**Supplied information:**
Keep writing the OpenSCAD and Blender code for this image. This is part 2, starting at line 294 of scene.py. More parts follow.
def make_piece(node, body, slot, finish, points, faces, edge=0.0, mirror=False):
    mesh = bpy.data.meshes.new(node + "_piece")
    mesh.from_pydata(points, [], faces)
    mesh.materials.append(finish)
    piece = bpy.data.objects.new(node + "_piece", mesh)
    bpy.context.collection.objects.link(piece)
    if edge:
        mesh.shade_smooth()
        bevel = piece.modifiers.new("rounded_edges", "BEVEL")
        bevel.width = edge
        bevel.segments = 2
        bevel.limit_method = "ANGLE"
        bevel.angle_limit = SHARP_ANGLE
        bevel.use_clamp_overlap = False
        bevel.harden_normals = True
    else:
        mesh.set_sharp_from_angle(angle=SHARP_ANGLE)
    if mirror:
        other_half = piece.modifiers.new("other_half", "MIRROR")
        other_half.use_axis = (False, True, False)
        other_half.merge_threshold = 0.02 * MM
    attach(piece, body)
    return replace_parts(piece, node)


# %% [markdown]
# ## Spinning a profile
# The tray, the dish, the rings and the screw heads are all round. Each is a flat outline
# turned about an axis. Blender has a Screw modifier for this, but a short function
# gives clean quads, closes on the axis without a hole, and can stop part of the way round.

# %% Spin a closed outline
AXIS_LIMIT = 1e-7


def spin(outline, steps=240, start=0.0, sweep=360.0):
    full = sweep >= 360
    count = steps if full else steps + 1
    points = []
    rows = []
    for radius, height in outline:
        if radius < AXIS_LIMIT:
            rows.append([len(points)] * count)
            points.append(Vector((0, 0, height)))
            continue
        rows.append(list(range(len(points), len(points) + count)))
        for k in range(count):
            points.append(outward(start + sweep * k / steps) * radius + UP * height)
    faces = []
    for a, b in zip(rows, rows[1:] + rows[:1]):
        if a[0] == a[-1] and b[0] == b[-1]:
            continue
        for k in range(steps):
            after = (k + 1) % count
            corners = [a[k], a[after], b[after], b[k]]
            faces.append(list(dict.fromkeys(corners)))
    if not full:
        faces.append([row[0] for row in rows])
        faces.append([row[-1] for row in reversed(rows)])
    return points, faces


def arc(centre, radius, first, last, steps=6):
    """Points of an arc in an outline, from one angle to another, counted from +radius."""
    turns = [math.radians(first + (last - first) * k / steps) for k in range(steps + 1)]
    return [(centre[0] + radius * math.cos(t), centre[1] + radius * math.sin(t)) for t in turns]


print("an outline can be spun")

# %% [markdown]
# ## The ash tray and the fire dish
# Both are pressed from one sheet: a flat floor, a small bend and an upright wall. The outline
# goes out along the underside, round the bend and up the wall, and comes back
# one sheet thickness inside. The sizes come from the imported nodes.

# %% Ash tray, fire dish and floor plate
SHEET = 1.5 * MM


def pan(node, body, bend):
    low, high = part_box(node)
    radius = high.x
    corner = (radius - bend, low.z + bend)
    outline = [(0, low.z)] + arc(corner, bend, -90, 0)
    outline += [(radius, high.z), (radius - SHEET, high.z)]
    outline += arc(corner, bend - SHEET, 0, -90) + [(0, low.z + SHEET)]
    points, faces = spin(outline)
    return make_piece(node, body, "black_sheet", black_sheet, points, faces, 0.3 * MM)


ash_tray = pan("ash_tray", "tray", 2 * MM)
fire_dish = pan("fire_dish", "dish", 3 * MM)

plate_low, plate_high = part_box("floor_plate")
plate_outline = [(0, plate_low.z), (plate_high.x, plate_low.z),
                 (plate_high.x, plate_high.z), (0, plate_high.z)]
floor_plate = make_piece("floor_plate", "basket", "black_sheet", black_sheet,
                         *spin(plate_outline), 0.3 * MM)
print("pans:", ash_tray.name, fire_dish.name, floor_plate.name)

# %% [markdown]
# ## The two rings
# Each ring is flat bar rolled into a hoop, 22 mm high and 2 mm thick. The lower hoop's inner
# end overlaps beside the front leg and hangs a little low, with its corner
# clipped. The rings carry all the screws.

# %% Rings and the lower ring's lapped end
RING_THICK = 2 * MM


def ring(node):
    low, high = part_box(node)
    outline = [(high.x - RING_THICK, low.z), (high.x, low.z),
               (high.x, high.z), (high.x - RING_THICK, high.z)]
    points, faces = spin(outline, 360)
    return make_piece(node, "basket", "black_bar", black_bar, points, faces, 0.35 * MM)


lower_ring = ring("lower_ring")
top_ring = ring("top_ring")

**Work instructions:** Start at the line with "attach(piece, body)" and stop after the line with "SHEET = 1.5 * MM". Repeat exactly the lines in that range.

**Task answer:**
    attach(piece, body)
    return replace_parts(piece, node)


# %% [markdown]
# ## Spinning a profile
# The tray, the dish, the rings and the screw heads are all round. Each is a flat outline
# turned about an axis. Blender has a Screw modifier for this, but a short function
# gives clean quads, closes on the axis without a hole, and can stop part of the way round.

# %% Spin a closed outline
AXIS_LIMIT = 1e-7


def spin(outline, steps=240, start=0.0, sweep=360.0):
    full = sweep >= 360
    count = steps if full else steps + 1
    points = []
    rows = []
    for radius, height in outline:
        if radius < AXIS_LIMIT:
            rows.append([len(points)] * count)
            points.append(Vector((0, 0, height)))
            continue
        rows.append(list(range(len(points), len(points) + count)))
        for k in range(count):
            points.append(outward(start + sweep * k / steps) * radius + UP * height)
    faces = []
    for a, b in zip(rows, rows[1:] + rows[:1]):
        if a[0] == a[-1] and b[0] == b[-1]:
            continue
        for k in range(steps):
            after = (k + 1) % count
            corners = [a[k], a[after], b[after], b[k]]
            faces.append(list(dict.fromkeys(corners)))
    if not full:
        faces.append([row[0] for row in rows])
        faces.append([row[-1] for row in reversed(rows)])
    return points, faces


def arc(centre, radius, first, last, steps=6):
    """Points of an arc in an outline, from one angle to another, counted from +radius."""
    turns = [math.radians(first + (last - first) * k / steps) for k in range(steps + 1)]
    return [(centre[0] + radius * math.cos(t), centre[1] + radius * math.sin(t)) for t in turns]


print("an outline can be spun")

# %% [markdown]
# ## The ash tray and the fire dish
# Both are pressed from one sheet: a flat floor, a small bend and an upright wall. The outline
# goes out along the underside, round the bend and up the wall, and comes back
# one sheet thickness inside. The sizes come from the imported nodes.

# %% Ash tray, fire dish and floor plate
SHEET = 1.5 * MM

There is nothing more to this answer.